Lets remember what Jesus went through for us as I read 1 Corinthians 11:23-26: “23 For I received from the Lord that which I also delivered to you: that the Lord Jesus on the same night in which He was betrayed took bread; 24 and when He had given thanks, He broke it and said, “Take, eat; this is My body which is broken for you; do this in remembrance of Me.” 25 In the same manner He also took the cup after supper, saying, “This cup is the new covenant in My blood. This do, as often as you drink it, in remembrance of Me.” 26 For as often as you eat this bread and drink this cup, you proclaim the Lord’s death till He comes.”
He gave His life so that we can be free from our sins. He tells us to take the bread to remember His body – so that we don’t forget what He went through on our behalf. And, when He launched His church, He gave us four key lifestyle areas to focus on – Gather, Grow, Give and Go. He tells us to drink the cup – so that we don’t forget about His blood that was shed to cancel our sin debt and to inaugurate the new covenant.

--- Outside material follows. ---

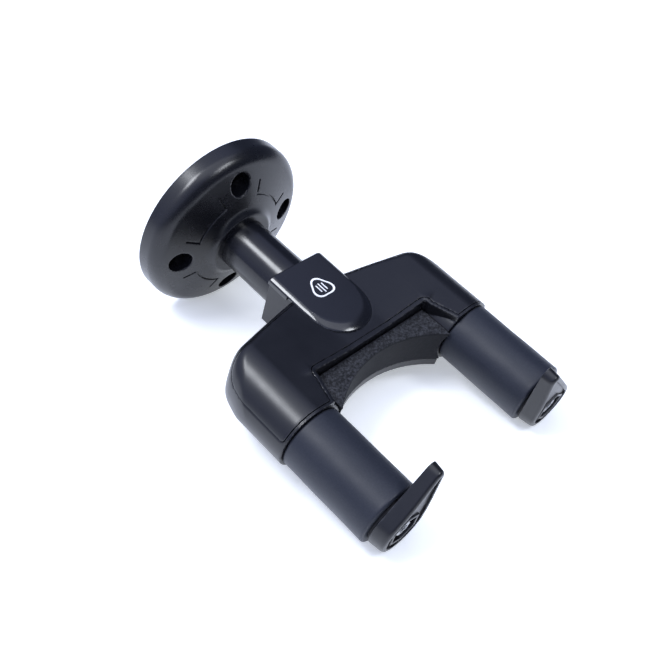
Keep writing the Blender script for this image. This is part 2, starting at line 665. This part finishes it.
tilt = math.atan((35.0 - 11.86) / (131.2 - 5.0))
nrm = Vector((0, math.sin(tilt), math.cos(tilt)))
fb = bmesh.new()
rings, last = (0.0, 0.12, 0.3, 0.7, 1.4, 2.4), None
seg = 96
eu, ev = Vector((1, 0, 0)), Vector((0, math.cos(tilt), -math.sin(tilt)))
origin = Vector((0, -0.07, plane_z(-70) * MM)) - nrm * 0.0004
centre = fb.verts.new(origin)
for r in rings[1:]:
    ring_v = [fb.verts.new(origin + eu * (r * math.cos(2 * math.pi * k / seg)) + ev * (r * math.sin(2 * math.pi * k / seg))) for k in range(seg)]
    for k in range(seg):
        if last is None:
            fb.faces.new((centre, ring_v[k], ring_v[(k + 1) % seg]))
        else:
            fb.faces.new((last[k], ring_v[k], ring_v[(k + 1) % seg], last[(k + 1) % seg]))
    last = ring_v
fm = bpy.data.meshes.new("table_top")
fb.to_mesh(fm)
fb.free()
floor = bpy.data.objects.new("table_top", fm)
bpy.context.scene.collection.objects.link(floor)
mat = bpy.data.materials.new("table_white")
nt, bs = nodes_of(mat)
bs.inputs["Base Color"].default_value = (0.90, 0.915, 0.94, 1)
bs.inputs["Emission Color"].default_value = (0.94, 0.98, 1.0, 1)
bs.inputs["Emission Strength"].default_value = 0.42
bs.inputs["Specular IOR Level"].default_value = 0.35
n1 = noise(nt, 6, 3)
nt.links.new(ramp(nt, n1.outputs["Fac"], 0.26, 0.34), bs.inputs["Roughness"])
fm.materials.append(mat)

world = bpy.data.worlds.new("studio")
bpy.context.scene.world = world
world.use_nodes = True
wn = world.node_tree
wtc = wn.nodes.new("ShaderNodeTexCoord")
dotn = wn.nodes.new("ShaderNodeVectorMath")
dotn.operation = "DOT_PRODUCT"
dotn.inputs[1].default_value = (-0.41, 0.41, 0.81)
wn.links.new(wtc.outputs["Generated"], dotn.inputs[0])
wr = wn.nodes.new("ShaderNodeValToRGB")
wr.color_ramp.interpolation = "EASE"
el = wr.color_ramp.elements
el[0].position, el[0].color = 0.36, (0.085, 0.105, 0.18, 1)
el[1].position, el[1].color = 0.95, (1.0, 1.10, 1.5, 1)
mid = el.new(0.58)
mid.color = (0.62, 0.70, 1.10, 1)
wn.links.new(dotn.outputs["Value"], wr.inputs[0])
wn.links.new(wr.outputs[0], wn.nodes["Background"].inputs[0])
wn.nodes["Background"].inputs[1].default_value = 0.8


def area(name, loc, target, size, power, colour=(1, 1, 1), size_y=None):
    ld = bpy.data.lights.new(name, "AREA")
    ld.shape = "RECTANGLE"
    ld.size, ld.size_y = size, size_y or size
    ld.energy = power
    ld.color = colour
    lo = bpy.data.objects.new(name, ld)
    bpy.context.scene.collection.objects.link(lo)
    lo.location = loc
    lo.rotation_mode = "QUATERNION"
    lo.rotation_quaternion = (Vector(target) - Vector(loc)).to_track_quat("-Z", "Y")
    return lo


T = (0, -0.07, 0)
area("key", (-0.43, 0.36, 0.86), T, 0.42, 6.5, (0.92, 0.95, 1.0), 0.26)
area("front", (0.24, -0.50, 0.84), (0, -0.07, 0.01), 0.30, 2.6, (0.90, 0.94, 1.0), 0.16)
area("top", (0.05, -0.1, 1.1), T, 0.9, 2.5, (0.93, 0.96, 1.0))

sc = bpy.context.scene
cd = bpy.data.cameras.new("view")
cam = bpy.data.objects.new("view", cd)
sc.collection.objects.link(cam)
right = Vector((0.69982, -0.68301, 0.20917)).normalized()
back = Vector((-0.57693, -0.36779, 0.72930)).normalized()
upv = back.cross(right).normalized()
right = upv.cross(back).normalized()
M = Matrix((right, upv, back)).transposed().to_4x4()
M.translation = Vector((-0.188058, -0.182921, 0.234950))
cam.matrix_world = M
cd.sensor_width = 36.0
cd.lens = 50.183
cd.clip_start, cd.clip_end = 0.01, 20
cd.dof.use_dof = False
sc.camera = cam
sc.view_settings.view_transform = "Standard"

Let’s remember and then let’s recommit to be resolutely devoted followers of Jesus Christ. If you were to put a percent on the depth of your devotion, how would you rate yourself? 50%? 75%? 95%? I heard someone say once that if I’m 99% sold-out to Christ, I’m still 1% short. What about you? Take some time to recommit because the depth of your devotion will determine your impact this year.
This recommitment is deeply personal and yet it has a corporate element as well. Listen again to the first three words of Acts 2:42: “And they continued steadfastly…”
I’m wondering if we could demonstrate our corporate commitment to Christ and to His cause right now. I’m going to ask you to stand if you’re ready to recommit yourselves as a church to be steadfastly devoted as we together seek to live out our four defining values – gather, grow, give and go.
Stand right now if you are ready to make this commitment. We certainly can’t do this in our own strength so let’s sing “Lord I Need You” as our closing prayer.